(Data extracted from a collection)
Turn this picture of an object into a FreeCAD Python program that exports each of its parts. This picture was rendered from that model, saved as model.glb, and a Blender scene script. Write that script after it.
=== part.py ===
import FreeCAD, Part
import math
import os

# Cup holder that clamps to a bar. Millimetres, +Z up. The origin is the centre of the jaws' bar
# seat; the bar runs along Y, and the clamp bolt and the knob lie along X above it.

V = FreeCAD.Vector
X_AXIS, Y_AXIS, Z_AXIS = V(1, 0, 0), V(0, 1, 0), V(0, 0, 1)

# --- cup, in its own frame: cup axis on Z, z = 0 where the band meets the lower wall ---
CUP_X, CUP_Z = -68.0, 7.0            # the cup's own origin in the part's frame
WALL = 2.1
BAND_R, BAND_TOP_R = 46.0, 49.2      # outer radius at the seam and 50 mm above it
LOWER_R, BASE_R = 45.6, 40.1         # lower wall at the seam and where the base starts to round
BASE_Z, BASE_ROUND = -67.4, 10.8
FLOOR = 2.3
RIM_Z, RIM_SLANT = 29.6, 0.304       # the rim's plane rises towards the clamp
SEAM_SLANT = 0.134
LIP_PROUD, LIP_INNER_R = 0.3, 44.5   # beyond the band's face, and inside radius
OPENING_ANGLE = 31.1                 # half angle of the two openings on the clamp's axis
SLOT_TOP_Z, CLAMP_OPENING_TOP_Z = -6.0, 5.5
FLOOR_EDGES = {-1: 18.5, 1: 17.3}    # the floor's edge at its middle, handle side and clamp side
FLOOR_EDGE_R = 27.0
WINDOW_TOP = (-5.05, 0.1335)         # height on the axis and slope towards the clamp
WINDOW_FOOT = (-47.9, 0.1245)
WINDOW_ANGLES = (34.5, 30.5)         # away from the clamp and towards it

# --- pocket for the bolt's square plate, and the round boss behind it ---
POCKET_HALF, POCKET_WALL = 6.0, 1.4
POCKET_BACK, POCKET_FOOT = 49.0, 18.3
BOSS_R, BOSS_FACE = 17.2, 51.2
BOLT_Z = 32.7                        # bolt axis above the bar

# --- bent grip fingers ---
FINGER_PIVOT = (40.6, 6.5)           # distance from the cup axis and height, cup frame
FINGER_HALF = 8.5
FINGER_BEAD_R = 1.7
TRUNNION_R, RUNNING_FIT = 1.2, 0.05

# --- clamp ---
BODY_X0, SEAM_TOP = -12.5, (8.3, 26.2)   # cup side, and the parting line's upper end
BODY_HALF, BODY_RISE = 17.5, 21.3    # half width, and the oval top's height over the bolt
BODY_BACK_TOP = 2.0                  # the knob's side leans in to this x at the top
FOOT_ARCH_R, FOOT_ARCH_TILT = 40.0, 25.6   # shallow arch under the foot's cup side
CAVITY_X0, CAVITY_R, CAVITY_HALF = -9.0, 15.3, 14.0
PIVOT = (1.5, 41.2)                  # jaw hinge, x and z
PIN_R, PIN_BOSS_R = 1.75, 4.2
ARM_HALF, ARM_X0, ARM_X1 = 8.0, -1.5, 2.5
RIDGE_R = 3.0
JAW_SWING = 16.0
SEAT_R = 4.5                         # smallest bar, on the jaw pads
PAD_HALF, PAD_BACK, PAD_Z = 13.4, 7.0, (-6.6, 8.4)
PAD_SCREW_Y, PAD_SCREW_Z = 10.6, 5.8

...

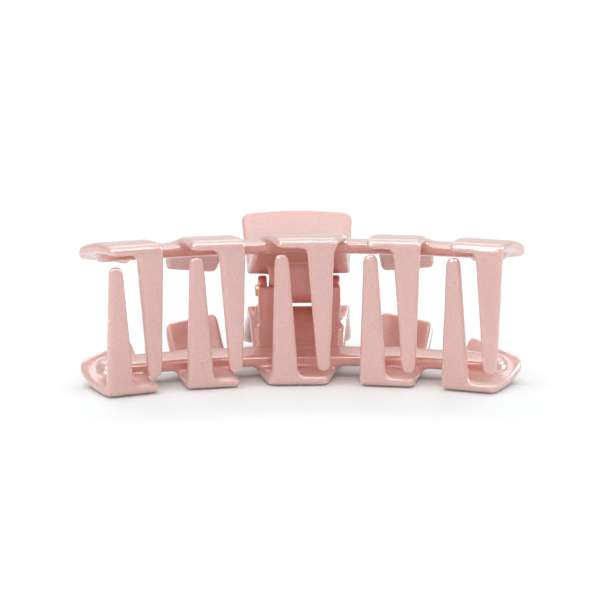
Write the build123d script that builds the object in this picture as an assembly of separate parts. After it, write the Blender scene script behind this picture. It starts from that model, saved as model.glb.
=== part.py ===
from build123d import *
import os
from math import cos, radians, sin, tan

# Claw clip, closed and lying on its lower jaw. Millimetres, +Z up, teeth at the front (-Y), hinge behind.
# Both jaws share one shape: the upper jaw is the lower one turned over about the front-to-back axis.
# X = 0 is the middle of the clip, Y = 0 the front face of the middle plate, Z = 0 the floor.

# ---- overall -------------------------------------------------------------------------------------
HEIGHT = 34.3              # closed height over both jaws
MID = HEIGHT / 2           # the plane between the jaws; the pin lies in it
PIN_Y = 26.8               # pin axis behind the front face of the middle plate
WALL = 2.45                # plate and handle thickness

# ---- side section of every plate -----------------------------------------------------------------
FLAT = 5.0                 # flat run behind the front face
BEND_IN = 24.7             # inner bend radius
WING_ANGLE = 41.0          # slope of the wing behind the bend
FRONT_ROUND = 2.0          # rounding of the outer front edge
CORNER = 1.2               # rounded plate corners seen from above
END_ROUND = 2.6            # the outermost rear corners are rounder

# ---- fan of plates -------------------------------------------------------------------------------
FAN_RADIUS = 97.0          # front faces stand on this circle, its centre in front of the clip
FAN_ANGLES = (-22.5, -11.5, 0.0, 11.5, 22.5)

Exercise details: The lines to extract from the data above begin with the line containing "Write the build123d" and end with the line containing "# X = 0 is the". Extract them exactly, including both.

Exercise output:
Write the build123d script that builds the object in this picture as an assembly of separate parts. After it, write the Blender scene script behind this picture. It starts from that model, saved as model.glb.
=== part.py ===
from build123d import *
import os
from math import cos, radians, sin, tan

# Claw clip, closed and lying on its lower jaw. Millimetres, +Z up, teeth at the front (-Y), hinge behind.
# Both jaws share one shape: the upper jaw is the lower one turned over about the front-to-back axis.
# X = 0 is the middle of the clip, Y = 0 the front face of the middle plate, Z = 0 the floor.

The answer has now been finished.